Another major adjustment for Wilkinson was helming the songwriting, which is primarily handled in Mason Porter by Joe D’Amico, whom Wilkinson calls “a songwriting machine.”

“It’s the difference between being a solo artist and not having those core band members to bounce ideas off of, say when Mason Porter are doing stuff and Joe and I are communicating tons back and forth,” he explains. “Putting this record out on my own, I have friends and people to talk to, but there’s not that same back and forth.”

The last song on the album is “Take This Hammer,” a traditional work song recorded over the years by Mississippi John Hurt, among others.
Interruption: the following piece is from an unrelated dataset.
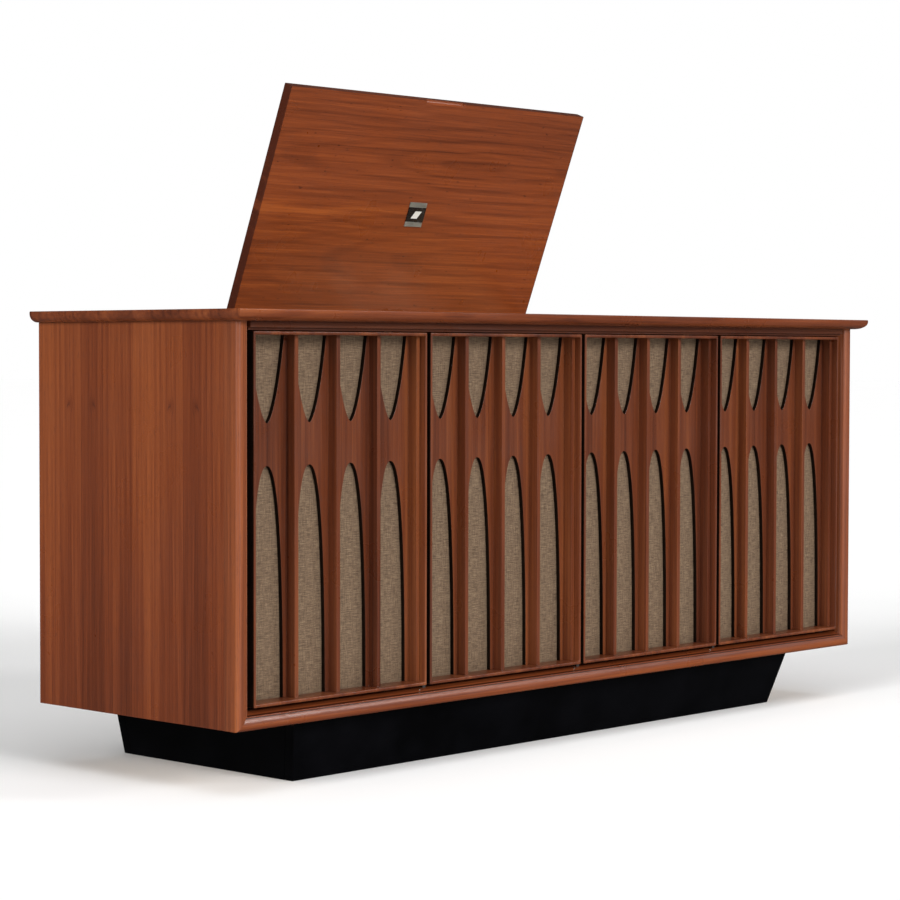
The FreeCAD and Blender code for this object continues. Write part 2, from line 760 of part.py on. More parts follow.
def make_changer_base():
    """Pressed base plate with the arm rest, bearing boss and support arm post."""
    plate = block("base_plate", (DECK_LEFT + " + 6", "panel_front", "deck_top"), ("366", "342", "4"))
    well = rod("platter_dish", "platter + 4", "10", ("spindle_across", "spindle_back", "deck_top + 2"))
    boss = rod("bearing_boss", "14", "12", ("spindle_across", "spindle_back", "deck_top + 2"))
    post = rod("rest_post", "4", "arm_level - 7 - deck_top",
               ("arm_across", "arm_back - arm_rest", "deck_top"))
    fork = block("rest_fork", ("arm_across - 10", "arm_back - arm_rest - 4", "arm_level - 7.3"),
                 ("20", "8", "3"))
    socket = rod("arm_socket", "16", "14", ("arm_across", "arm_back", "deck_top + 2"))
    column = rod("support_column", "7", "52", ("support_across", "support_back", "deck_top + 2"))
    dished = cut("base_dished", plate, well)
    keep("changer_baseplate", fuse("changer_baseplate", dished, boss, post, fork, socket, column))


def make_platter():
    platter = turned("platter", [
        ("spindle + pin_play", "0"),
        ("spindle + 8", "0"),
        ("spindle + 8", "6"),
        ("platter - 5", "6"),
        ("platter - 5", "-6"),
        ("platter", "-6"),
        ("platter", "8"),
        ("platter - 1.5", "10"),
        ("spindle + pin_play", "10"),
    ])
    keep("platter", place(platter, ("spindle_across", "spindle_back", "platter_low")))
    mat = turned("platter_mat", [
        ("spindle + 3", "10"),
        ("platter - 6", "10"),
        ("platter - 6", "12.4"),
        ("platter - 9", "13"),
        ("spindle + 3", "13"),
    ])
    keep("platter_mat", place(mat, ("spindle_across", "spindle_back", "platter_low")))
    spindle = turned("changer_spindle", [
        ("0", "0"),
        ("spindle", "0"),
        ("spindle", "34"),
        ("spindle - 0.8", "36"),
        ("spindle - 0.8", "42"),
        ("spindle - 2.5", "44"),
        ("0", "44"),
    ])
    keep("changer_spindle", place(spindle, ("spindle_across", "spindle_back", "deck_top + 14")))


def make_tonearm():
    """Turret that turns on the base, and the arm that tilts between its ears."""
    low = "deck_top + 16.3"
    disc = rod("turret_disc", "15", "6", ("arm_across", "arm_back", low))
    ears = [block("turret_ear", ("arm_across " + offset, "arm_back - 7", low + " + 6"),
                  ("3", "14", "arm_level + 8 - (" + low + " + 6)")) for offset in ("- 12", "+ 9")]
    bores = rod("turret_bores", "2 + pin_play", "40", ("arm_across - 20", "arm_back", "arm_level"), ALONG_X)
    keep("tonearm_turret", cut("tonearm_turret", fuse("turret_solid", disc, *ears), bores))
    tube = block("arm_tube", ("arm_across - 5", "arm_back - arm_length + 26", "arm_level - 4"),
                 ("10", "arm_length + 4", "9"))
    tail = block("arm_tail", ("arm_across - 7", "arm_back + 12", "arm_level - 6"), ("14", "22", "12"))
    head = block("arm_head", ("arm_across - 9", "arm_back - arm_length - 12", "arm_level - 5"),
                 ("18", "44", "10"))
    pivot = rod("arm_pivot", "2", "22", ("arm_across - 11", "arm_back", "arm_level"), ALONG_X)
    shell = block("cartridge", ("arm_across - 6", "arm_back - arm_length - 8", "arm_level - 9"),
                  ("12", "22", "4.2"))
    needle = taper("stylus", "0.3", "1.2", "3", ("arm_across", "arm_back - arm_length", "arm_level - 12"))
    keep("tonearm", fuse("tonearm", tube, tail, head, pivot, shell, needle))


def make_support_arm():
    """Arm that swings over the record stack to hold it level."""
    level = "deck_top + 54.3"
    hub = rod("support_hub", "8", "16", ("support_across", "support_back", level))
    beam = block("support_beam", ("support_across", "support_back - 5", level + " + 8"), ("192", "10", "8"))
    tip = rod("support_tip", "11", "8", ("support_across + 198", "support_back", level + " + 8"))
    keep("record_support_arm", fuse("record_support_arm", hub, beam, tip))


def make_changer_lever():
    """Start and reject lever beside the arm's rest."""
    level = "deck_top + 4.3"
    hub = rod("lever_hub", "9", "5", ("lever_across", "lever_back", level))
    blade = block("lever_blade", ("lever_across - 4", "lever_back - 26", level), ("8", "26", "5"))
    grip = rod("lever_grip", "6", "9", ("lever_across", "lever_back - 24", level))
    keep("changer_lever", fuse("changer_lever", hub, blade, grip))


def make_drive_motor():
    """Four-pole motor that hangs under the base plate inside the deck's cut-out."""
    under = "deck_top - deck_thick"
    frame = block("motor_frame", ("spindle_across - 35", "spindle_back - 35", under + " - 50"),
                  ("70", "70", "50"))
    legs = [rod("motor_leg", "4", "deck_thick",
                ("spindle_across + %d" % across, "spindle_back + %d" % back, under))
            for across in (-26, 26) for back in (-26, 26)]
    keep("drive_motor", fuse("drive_motor", frame, *legs))


# ---------------------------------------------------------------- lid and hinges

def make_lid():
    """The lid is drawn closed, flush with the slab, then swung open."""
    board = block("lid_board", (LID_LEFT, HINGE_Y + " - lid_length", TOP),
                  ("lid_width", "lid_length", "slab_thick"))
    scoop = rod("lid_scoop", "scoop_depth", "scoop_width",
                ("lid_centre - scoop_width / 2", HINGE_Y + " - lid_length", TOP), ALONG_X)
    opened("lid_panel", cut("lid_closed", board, scoop))
    badge_middle = HINGE_Y + " - badge_drop"
    plaque = block("badge_plate", ("lid_centre - badge_width / 2", badge_middle + " - 22", TOP + " - 1.2"),
                   ("badge_width", "44", "1.2"))
    centre = block("badge_centre", ("lid_centre - badge_width / 2 + 2", badge_middle + " - 13", TOP + " - 2"),
                   ("badge_width - 4", "26", "0.8"))
    opened("lid_badge", fuse("badge_closed", plaque, centre))


HINGES = ("- 270", "+ 210")
KNUCKLE_LENGTH = 11.7
KNUCKLE_STEP = 12


def hinge_leaf(name, at, rows, side):
    """One leaf: its plate lies on the wood, and tabs reach under its own knuckles."""
    start = "lid_centre %s" % at
    plate_low = HINGE_Y + (" + 4.2" if side > 0 else " - 23.2")
    tab_low = HINGE_Y + (" + 1" if side > 0 else " - 4.6")
    length = "%.1f" % KNUCKLE_LENGTH
    solids = [block(name + "_plate", (start, plate_low, SLAB_TOP), ("60", "19", "leaf_thick"))]
    for row in rows:
        low = start + " + %.2f" % (row * KNUCKLE_STEP)
        solids.append(block(name + "_tab", (low, tab_low, SLAB_TOP), (length, "3.6", "leaf_thick")))
        solids.append(rod(name + "_knuckle", "knuckle", length, (low, HINGE_Y, HINGE_Z), ALONG_X))
    bore = rod(name + "_bore", "pin + pin_play", "80", (start + " - 10", HINGE_Y, HINGE_Z), ALONG_X)
    return cut(name, fuse(name + "_solid", *solids), bore)


def make_hinges():
    """Two butt hinges whose knuckles stand just above the slab."""
    fixed = [hinge_leaf("fixed_leaf", at, (0, 2, 4), 1) for at in HINGES]
    keep("hinge_cabinet_leaves", gather("hinge_cabinet_leaves", *fixed))
    moving = [hinge_leaf("moving_leaf", at, (1, 3), -1) for at in HINGES]
    opened("hinge_lid_leaves", gather("moving_leaves", *moving))
    pins = [rod("hinge_pin", "pin", "60", ("lid_centre %s" % at, HINGE_Y, HINGE_Z), ALONG_X)
            for at in HINGES]
    keep("hinge_pins", gather("hinge_pins", *pins))


# ---------------------------------------------------------------- build, check, write

def check_document():
    """Stop if a feature failed or a sub-part is not sound."""
    doc.recompute()
    for thing in doc.Objects:
        if "Invalid" in thing.State or "Error" in thing.State:
            raise RuntimeError("failed: " + thing.Name + " " + str(thing.State))
    for name, thing in parts.items():
        if thing.Shape.isNull() or not thing.Shape.isValid():
            raise RuntimeError("unsound: " + name)
        print("%-24s %2d solid(s) %12.0f mm3" % (name, len(thing.Shape.Solids), thing.Shape.Volume))


def write_parts():
    os.makedirs("parts", exist_ok=True)
    for name, thing in parts.items():
        thing.Shape.exportStep("parts/%s.step" % name)


make_top_slab()
make_side_panels()
make_front_frame()
make_inner_walls()
make_mullions()
make_grille_studs()
make_back_panel()
make_back_screws()
make_plinth()
make_grille_panels()
make_speakers()
make_radio_chassis()
make_amplifier_chassis()
make_motor_board()
make_control_panel()
make_knobs()
make_changer_base()
make_platter()
make_tonearm()
make_support_arm()
make_changer_lever()
make_drive_motor()
make_lid()
make_hinges()
check_document()
write_parts()
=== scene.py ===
import bmesh
import bpy
import json
import math

from mathutils import Matrix, Vector

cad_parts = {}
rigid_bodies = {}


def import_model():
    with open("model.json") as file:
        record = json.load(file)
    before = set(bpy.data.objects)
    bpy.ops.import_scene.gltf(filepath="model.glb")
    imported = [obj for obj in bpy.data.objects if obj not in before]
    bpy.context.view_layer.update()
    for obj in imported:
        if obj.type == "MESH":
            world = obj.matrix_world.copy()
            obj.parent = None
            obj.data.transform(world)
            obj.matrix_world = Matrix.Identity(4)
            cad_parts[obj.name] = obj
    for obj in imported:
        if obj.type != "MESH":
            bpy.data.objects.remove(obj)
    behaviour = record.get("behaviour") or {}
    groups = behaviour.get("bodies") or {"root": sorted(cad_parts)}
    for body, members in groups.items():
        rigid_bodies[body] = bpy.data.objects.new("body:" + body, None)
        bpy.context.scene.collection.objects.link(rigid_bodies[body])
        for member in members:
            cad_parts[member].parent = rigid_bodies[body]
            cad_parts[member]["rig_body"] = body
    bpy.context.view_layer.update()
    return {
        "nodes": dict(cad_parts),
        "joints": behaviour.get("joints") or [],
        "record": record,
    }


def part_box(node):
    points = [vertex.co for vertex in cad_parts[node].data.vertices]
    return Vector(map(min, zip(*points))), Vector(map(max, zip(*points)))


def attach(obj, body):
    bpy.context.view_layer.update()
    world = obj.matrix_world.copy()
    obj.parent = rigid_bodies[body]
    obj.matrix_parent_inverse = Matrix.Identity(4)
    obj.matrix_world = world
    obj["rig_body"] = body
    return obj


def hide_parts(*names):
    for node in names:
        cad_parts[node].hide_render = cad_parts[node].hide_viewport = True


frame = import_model()
nodes = frame["nodes"]
scene = bpy.context.scene
scene.view_settings.view_transform = "Standard"
SLOT_OF = {part["node"]: part["material_slot"] for part in frame["record"]["subparts"]}
JOINTS = {joint["name"]: joint for joint in frame["joints"]}

LID_MIDDLE, HINGE_BACK, HINGE_UP = JOINTS["lid_hinge"]["pos_m"]
LID_ANGLE = math.radians(-JOINTS["lid_hinge"]["range_deg"][0])
HINGE = Vector((0, HINGE_BACK, HINGE_UP))
LID_UP = Vector((0, -math.cos(LID_ANGLE), math.sin(LID_ANGLE)))
LID_IN = Vector((0, -math.sin(LID_ANGLE), -math.cos(LID_ANGLE)))
X_AXIS = Vector((1, 0, 0))
Y_AXIS = Vector((0, 1, 0))
Z_AXIS = Vector((0, 0, 1))
EULER = 2.718


def middle_of(node):
    """The plan centre of a node's box, to the micrometre."""
    low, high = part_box(node)
    return round((low.x + high.x) / 2, 6), round((low.y + high.y) / 2, 6)


def top_of(node):
    """The height of a node's top, to the micrometre."""
    return round(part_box(node)[1].z, 6)


# ---------------------------------------------------------------- material graphs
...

Wilkinson’s atmospheric version stretches out past nine minutes.

“I liked that song and thought, hey let’s record that one and just set up the framework: acoustic [guitar], vocal, a little rumble intro,” he recalls. “Brad Hinton is on two different lap steel parts, and at the end of the tune, he just kept going with some effects and stuff. … I thought, whoa, this is turning into something really cool. … It really did take on a life of it’s own that I didn’t envision, but all the parts did really feel special.”

Mason Porter, which has grown its annual Midnight Music Show festival in Blakeslee, Pa., into a sellout, is “chilling out right now,” Wilkinson says.

“If something is coming our way, we’ll do it,” he says. “But each member is in their own place in life, is kind of the best way to say that. We’re not pushing each other too hard.”